(GIVEN TASK) Each line below should be quoted exactly, please.

+ + +

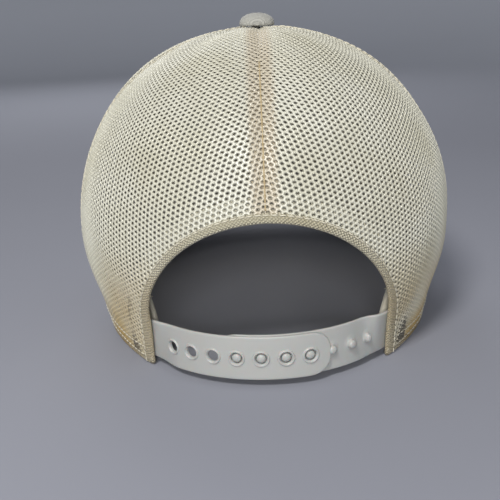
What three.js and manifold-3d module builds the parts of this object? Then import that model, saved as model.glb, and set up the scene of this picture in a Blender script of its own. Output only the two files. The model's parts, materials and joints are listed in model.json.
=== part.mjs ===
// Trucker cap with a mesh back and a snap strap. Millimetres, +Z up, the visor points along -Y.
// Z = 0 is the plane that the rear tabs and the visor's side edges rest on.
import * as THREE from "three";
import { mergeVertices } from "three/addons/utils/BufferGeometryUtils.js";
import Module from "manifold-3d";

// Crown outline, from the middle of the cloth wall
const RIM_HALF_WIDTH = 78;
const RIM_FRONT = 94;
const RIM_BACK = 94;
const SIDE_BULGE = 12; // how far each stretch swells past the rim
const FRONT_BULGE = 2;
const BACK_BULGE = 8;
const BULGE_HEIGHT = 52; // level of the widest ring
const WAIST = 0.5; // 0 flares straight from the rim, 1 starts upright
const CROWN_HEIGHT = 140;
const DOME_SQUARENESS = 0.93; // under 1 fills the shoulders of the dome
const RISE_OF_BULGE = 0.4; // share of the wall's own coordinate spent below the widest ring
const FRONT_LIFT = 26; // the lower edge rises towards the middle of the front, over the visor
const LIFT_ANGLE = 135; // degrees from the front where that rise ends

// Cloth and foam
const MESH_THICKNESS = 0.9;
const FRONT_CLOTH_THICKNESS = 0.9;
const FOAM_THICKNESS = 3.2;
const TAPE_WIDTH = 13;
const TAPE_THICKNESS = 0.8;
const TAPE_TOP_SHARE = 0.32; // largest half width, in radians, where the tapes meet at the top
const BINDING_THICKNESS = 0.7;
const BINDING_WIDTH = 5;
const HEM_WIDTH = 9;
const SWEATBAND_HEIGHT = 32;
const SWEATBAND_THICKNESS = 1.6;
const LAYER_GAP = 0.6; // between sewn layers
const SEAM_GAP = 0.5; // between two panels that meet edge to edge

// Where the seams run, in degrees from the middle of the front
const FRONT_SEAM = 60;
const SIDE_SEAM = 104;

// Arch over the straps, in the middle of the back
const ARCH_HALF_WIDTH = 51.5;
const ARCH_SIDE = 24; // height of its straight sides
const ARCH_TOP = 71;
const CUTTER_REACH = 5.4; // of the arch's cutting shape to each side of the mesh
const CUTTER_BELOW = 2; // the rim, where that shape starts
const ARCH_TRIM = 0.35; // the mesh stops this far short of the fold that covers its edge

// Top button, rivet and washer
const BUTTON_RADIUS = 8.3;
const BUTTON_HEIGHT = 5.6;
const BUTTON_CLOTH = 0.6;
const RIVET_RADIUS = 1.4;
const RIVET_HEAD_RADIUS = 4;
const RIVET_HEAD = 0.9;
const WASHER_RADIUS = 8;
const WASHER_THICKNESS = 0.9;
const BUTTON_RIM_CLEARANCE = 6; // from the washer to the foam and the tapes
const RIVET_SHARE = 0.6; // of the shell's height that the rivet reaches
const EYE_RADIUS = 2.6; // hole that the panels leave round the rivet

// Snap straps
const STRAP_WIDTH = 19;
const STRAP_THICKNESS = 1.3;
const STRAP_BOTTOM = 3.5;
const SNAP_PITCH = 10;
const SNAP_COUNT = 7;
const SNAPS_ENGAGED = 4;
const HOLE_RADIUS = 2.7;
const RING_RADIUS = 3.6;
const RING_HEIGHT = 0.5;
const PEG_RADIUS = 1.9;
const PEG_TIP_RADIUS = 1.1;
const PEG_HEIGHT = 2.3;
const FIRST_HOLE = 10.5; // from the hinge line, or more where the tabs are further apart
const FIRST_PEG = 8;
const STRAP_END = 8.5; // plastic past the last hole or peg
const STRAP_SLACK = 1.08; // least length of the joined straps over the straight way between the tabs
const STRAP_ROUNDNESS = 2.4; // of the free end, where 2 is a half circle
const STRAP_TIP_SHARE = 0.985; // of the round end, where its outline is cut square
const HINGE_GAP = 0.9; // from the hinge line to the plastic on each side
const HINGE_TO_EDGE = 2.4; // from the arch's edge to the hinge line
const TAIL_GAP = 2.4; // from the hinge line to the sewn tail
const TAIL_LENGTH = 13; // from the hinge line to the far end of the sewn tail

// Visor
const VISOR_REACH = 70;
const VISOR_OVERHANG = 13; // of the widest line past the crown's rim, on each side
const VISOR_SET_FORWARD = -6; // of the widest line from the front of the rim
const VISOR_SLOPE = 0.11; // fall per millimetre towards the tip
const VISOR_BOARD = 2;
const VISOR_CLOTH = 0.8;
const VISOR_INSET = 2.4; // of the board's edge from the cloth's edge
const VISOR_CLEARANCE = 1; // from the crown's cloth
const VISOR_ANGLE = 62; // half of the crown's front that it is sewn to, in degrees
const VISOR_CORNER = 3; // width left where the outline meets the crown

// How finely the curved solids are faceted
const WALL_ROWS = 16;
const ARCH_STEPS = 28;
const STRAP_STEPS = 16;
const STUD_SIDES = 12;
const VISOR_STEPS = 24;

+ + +

(FINAL RESULT)
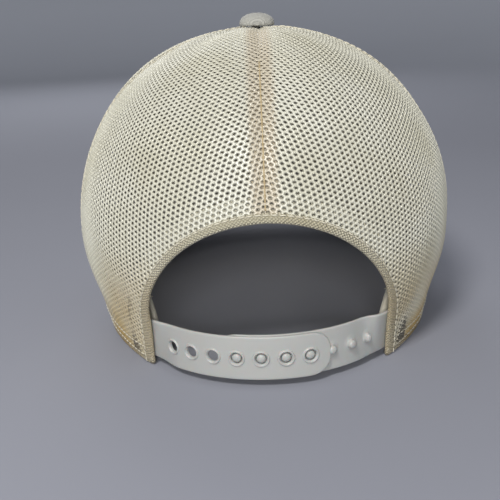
What three.js and manifold-3d module builds the parts of this object? Then import that model, saved as model.glb, and set up the scene of this picture in a Blender script of its own. Output only the two files. The model's parts, materials and joints are listed in model.json.
=== part.mjs ===
// Trucker cap with a mesh back and a snap strap. Millimetres, +Z up, the visor points along -Y.
// Z = 0 is the plane that the rear tabs and the visor's side edges rest on.
import * as THREE from "three";
import { mergeVertices } from "three/addons/utils/BufferGeometryUtils.js";
import Module from "manifold-3d";

// Crown outline, from the middle of the cloth wall
const RIM_HALF_WIDTH = 78;
const RIM_FRONT = 94;
const RIM_BACK = 94;
const SIDE_BULGE = 12; // how far each stretch swells past the rim
const FRONT_BULGE = 2;
const BACK_BULGE = 8;
const BULGE_HEIGHT = 52; // level of the widest ring
const WAIST = 0.5; // 0 flares straight from the rim, 1 starts upright
const CROWN_HEIGHT = 140;
const DOME_SQUARENESS = 0.93; // under 1 fills the shoulders of the dome
const RISE_OF_BULGE = 0.4; // share of the wall's own coordinate spent below the widest ring
const FRONT_LIFT = 26; // the lower edge rises towards the middle of the front, over the visor
const LIFT_ANGLE = 135; // degrees from the front where that rise ends

// Cloth and foam
const MESH_THICKNESS = 0.9;
const FRONT_CLOTH_THICKNESS = 0.9;
const FOAM_THICKNESS = 3.2;
const TAPE_WIDTH = 13;
const TAPE_THICKNESS = 0.8;
const TAPE_TOP_SHARE = 0.32; // largest half width, in radians, where the tapes meet at the top
const BINDING_THICKNESS = 0.7;
const BINDING_WIDTH = 5;
const HEM_WIDTH = 9;
const SWEATBAND_HEIGHT = 32;
const SWEATBAND_THICKNESS = 1.6;
const LAYER_GAP = 0.6; // between sewn layers
const SEAM_GAP = 0.5; // between two panels that meet edge to edge

// Where the seams run, in degrees from the middle of the front
const FRONT_SEAM = 60;
const SIDE_SEAM = 104;

// Arch over the straps, in the middle of the back
const ARCH_HALF_WIDTH = 51.5;
const ARCH_SIDE = 24; // height of its straight sides
const ARCH_TOP = 71;
const CUTTER_REACH = 5.4; // of the arch's cutting shape to each side of the mesh
const CUTTER_BELOW = 2; // the rim, where that shape starts
const ARCH_TRIM = 0.35; // the mesh stops this far short of the fold that covers its edge

// Top button, rivet and washer
const BUTTON_RADIUS = 8.3;
const BUTTON_HEIGHT = 5.6;
const BUTTON_CLOTH = 0.6;
const RIVET_RADIUS = 1.4;
const RIVET_HEAD_RADIUS = 4;
const RIVET_HEAD = 0.9;
const WASHER_RADIUS = 8;
const WASHER_THICKNESS = 0.9;
const BUTTON_RIM_CLEARANCE = 6; // from the washer to the foam and the tapes
const RIVET_SHARE = 0.6; // of the shell's height that the rivet reaches
const EYE_RADIUS = 2.6; // hole that the panels leave round the rivet

// Snap straps
const STRAP_WIDTH = 19;
const STRAP_THICKNESS = 1.3;
const STRAP_BOTTOM = 3.5;
const SNAP_PITCH = 10;
const SNAP_COUNT = 7;
const SNAPS_ENGAGED = 4;
const HOLE_RADIUS = 2.7;
const RING_RADIUS = 3.6;
const RING_HEIGHT = 0.5;
const PEG_RADIUS = 1.9;
const PEG_TIP_RADIUS = 1.1;
const PEG_HEIGHT = 2.3;
const FIRST_HOLE = 10.5; // from the hinge line, or more where the tabs are further apart
const FIRST_PEG = 8;
const STRAP_END = 8.5; // plastic past the last hole or peg
const STRAP_SLACK = 1.08; // least length of the joined straps over the straight way between the tabs
const STRAP_ROUNDNESS = 2.4; // of the free end, where 2 is a half circle
const STRAP_TIP_SHARE = 0.985; // of the round end, where its outline is cut square
const HINGE_GAP = 0.9; // from the hinge line to the plastic on each side
const HINGE_TO_EDGE = 2.4; // from the arch's edge to the hinge line
const TAIL_GAP = 2.4; // from the hinge line to the sewn tail
const TAIL_LENGTH = 13; // from the hinge line to the far end of the sewn tail

// Visor
const VISOR_REACH = 70;
const VISOR_OVERHANG = 13; // of the widest line past the crown's rim, on each side
const VISOR_SET_FORWARD = -6; // of the widest line from the front of the rim
const VISOR_SLOPE = 0.11; // fall per millimetre towards the tip
const VISOR_BOARD = 2;
const VISOR_CLOTH = 0.8;
const VISOR_INSET = 2.4; // of the board's edge from the cloth's edge
const VISOR_CLEARANCE = 1; // from the crown's cloth
const VISOR_ANGLE = 62; // half of the crown's front that it is sewn to, in degrees
const VISOR_CORNER = 3; // width left where the outline meets the crown

// How finely the curved solids are faceted
const WALL_ROWS = 16;
const ARCH_STEPS = 28;
const STRAP_STEPS = 16;
const STUD_SIDES = 12;
const VISOR_STEPS = 24;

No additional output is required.